I like the Turbulent for the job too, though I'd be more concerned with boosting it's speed just a little than further improving it's armor. Not much, just another +1 so it isn't immediately left in the dust when engaging a squadron of raiders.

For the Wyvren? I'd keep it to long range and give it an empyrian mantle and a good auger array. Don't worry about extra armor since you're hoping to be siting in silent running, keeping the enemy at arms length, or punishing them while they try to push in close to your cruiser.

As a side note, with a cruiser and a raider being rather different in size, I wonder if there could be a way to have the escort latch onto the cruiser's hull, possibly as power conservation, but mostly to avoid a second auger ping, and then separate for show time, when needed. Surely not during warp travel, but in conventional void movement. Hmm. Could a smaller ship like this hide in the shadow/wake of its bigger sibling, to fool augers, at least for a while?

Well they have the Space Dock Piers in one of the books (BFK i think) which mentions ships docking. Ramming and boarding is similar to it also, as described in the main RT. Alas, both actions require little to no movement to continue the actions. As a house rule, you could say that a significantly smaller craft could latch onto a mother ship with the right components.
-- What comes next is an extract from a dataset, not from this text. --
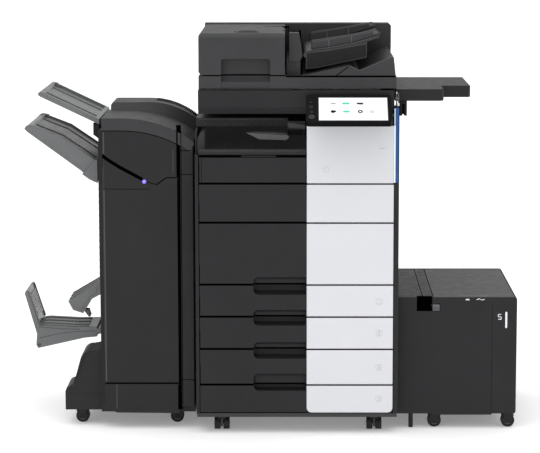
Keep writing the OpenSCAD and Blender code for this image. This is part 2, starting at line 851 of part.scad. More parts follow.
module finisher_wheels_right() {
    side_wheels(fin_wheel_x[1], fin_wheel_y);
}

// ---- paper cabinet ----
module cabinet_housing() {
    color("#35363a") place() {
        difference() {
            union() {
                along_y([cab_y[0], cab_y[1]], concat([[cab_x0, cab_z0 + 4], [725, cab_z0 + 4],
                    [728, cab_z0], [907, cab_z0], [910, cab_z0 + 4], [cab_x1 - 4, cab_z0 + 4],
                    [cab_x1, cab_z0 + 10]], arc([cab_x1 - 8, cab_z1 - 8], 8, 0, 90, 5),
                    [[cab_x0 + 2, cab_z1], [cab_x0, cab_z1 - 2]]));
            }
            span([cab_lid_x0 - 2, 981], [cab_y[0] + 4, 577], [396, cab_z1 + 1]);
            span([950, 981], [cab_y[0] + 4, 577], [390, cab_z1 + 1]);
            span([760, 946], [92, 560], [84, 397]);
            span([906, 908], [cab_y[0] - 1, cab_y[0] + 2], [cab_z0 + 8, 392]);
            span([675, 723], [cab_y[0] - 1, cab_y[0] + 24], [370, cab_z1 + 1]);
            span([722, 747], [cab_y[0] - 1, cab_y[0] + 24], [370, 394]);
        }
        for (y = [[cab_y[0] + 2, 84], [560, 579]])
            rod_y(y, cab_hinge, pin_r);
        rod_x([718, 752], lever_hinge, 2);
        for (x = cab_wheel_x, y = cab_wheel_y)
            cheek_fork(x, y, cab_z0 + 6);
        rod_z([0, cab_z0 + 6], [660, 90], 7);
    }
}

module cabinet_lid() {
    color("#606165") place() difference() {
        span([cab_lid_x0, 976], [cab_y[0] + 6, 575], [398, cab_z1]);
        span([cab_lid_x0 + 14, 955], [cab_y[0] + 20, 560], [397, 408]);
        for (y = [[cab_y[0] + 5, 86], [558, 576]])
            rod_y(y, cab_hinge, pin_r + fit);
    }
}

module cabinet_lever() {
    color("#7d7f83") place() difference() {
        union() {
            along_x([724, 745], [[cab_y[0] - 3, 371.5], [cab_y[0] + 1, 371.5],
                [lever_hinge[0] - 1, 383], [lever_hinge[0] + 2, 391], [lever_hinge[0] - 3, 391],
                [cab_y[0] - 3, 387]]);
            rod_x([724, 745], lever_hinge, 5);
        }
        rod_x([723, 746], lever_hinge, 2 + fit);
    }
}

module cabinet_wheels_left() {
    side_wheels(cab_wheel_x[0], cab_wheel_y);
}

module cabinet_wheels_right() {
    side_wheels(cab_wheel_x[1], cab_wheel_y);
}

chassis_frame();
left_cover();
right_cover();
rear_cover();
output_tray();
exit_housing();
relay_unit();
upper_front_cover();
white_upper_cover();
side_light();
scanner_housing();
platen_glass();
work_table();
card_reader();
toner_bottles();
imaging_units();
levelling_feet();
scan_carriage();
control_panel();
touch_screen();
home_key();
adf_base();
platen_pad();
adf_feed_cover();
adf_input_tray();
adf_guide_front();
adf_guide_rear();
toner_door();
toner_door_white();
front_door();
front_door_white();
right_door();
bypass_tray();
tray_1();
tray_1_white();
tray_2();
tray_2_white();
tray_3();
tray_3_white();
tray_4();
tray_4_white();
caster_fork_left();
caster_fork_right();
caster_wheels_left();
caster_wheels_right();
rear_wheels();
finisher_housing();
finisher_top_cover();
finisher_upper_front();
finisher_front_door();
finisher_upper_tray();
finisher_main_tray();
booklet_tray();
finisher_wheels_left();
finisher_wheels_right();
cabinet_housing();
cabinet_lid();
cabinet_lever();
cabinet_wheels_left();
cabinet_wheels_right();
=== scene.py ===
"""Office copier with a finisher and a paper cabinet at its sides, dressed around its CAD frame."""
import json
import math

import bmesh
import bpy
from mathutils import Matrix, Vector


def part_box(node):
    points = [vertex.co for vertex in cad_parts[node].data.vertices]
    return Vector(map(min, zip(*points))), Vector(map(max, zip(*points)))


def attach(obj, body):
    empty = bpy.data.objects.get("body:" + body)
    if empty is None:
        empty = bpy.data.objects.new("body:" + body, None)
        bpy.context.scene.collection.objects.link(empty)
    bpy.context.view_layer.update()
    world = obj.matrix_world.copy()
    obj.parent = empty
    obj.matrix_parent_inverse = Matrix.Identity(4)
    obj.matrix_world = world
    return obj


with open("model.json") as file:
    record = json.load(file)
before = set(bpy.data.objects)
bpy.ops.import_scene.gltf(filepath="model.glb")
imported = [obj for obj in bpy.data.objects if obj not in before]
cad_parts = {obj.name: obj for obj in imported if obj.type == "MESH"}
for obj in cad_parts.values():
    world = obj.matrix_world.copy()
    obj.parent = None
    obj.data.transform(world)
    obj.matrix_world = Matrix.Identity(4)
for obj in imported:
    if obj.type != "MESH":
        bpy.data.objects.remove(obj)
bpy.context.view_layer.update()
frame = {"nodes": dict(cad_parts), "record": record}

# The outlines below are in millimetres from the main unit's left front lower corner, as in the
# CAD model.
CORNER = Vector((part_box("left_cover")[0].x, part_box("left_cover")[0].y, 0.0))
MM = 0.001


def at(x, y, z):
    """A place in millimetres from the main unit's corner, as a place in metres in the CAD frame."""
    return Vector((CORNER.x + x * MM, CORNER.y + y * MM, z * MM))


# ---- materials -----------------------------------------------------------------------------------

NOISE_SPAN = (0.3, 0.7)  # where most of a noise texture's values lie
MOTTLE_SCALE = 7.0
GLOSS_SCALE = 38.0
GLOSS_SWING = 0.05  # how far the roughness strays to either side
GRAIN_HEIGHT = 0.0003  # metres
STREAK_STRETCH = (3.0, 16.0, 9.0)  # low along X, so that the streaks run that way


def link(tree, a, b):
    tree.links.new(a, b)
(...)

As for ships hiding other ships, that happens all the time in the real world. Airplanes masking other airplanes radar signatures, cars masking other cars (either intentionally or un-intentionally) from police speed detectors, etc etc. I’m pretty sure in some the 40k Novels and short stories it mentions similar things happening. So yes, theoretically it can be done. No rules for it though. Both ships would obviously have be going at the same speed and in very close proximity, possibly using a Pilot test to successfully pull it off. Size would matter as a larger and heavier ship using a bigger engine would not be able to hide behind a smaller craft using silent run.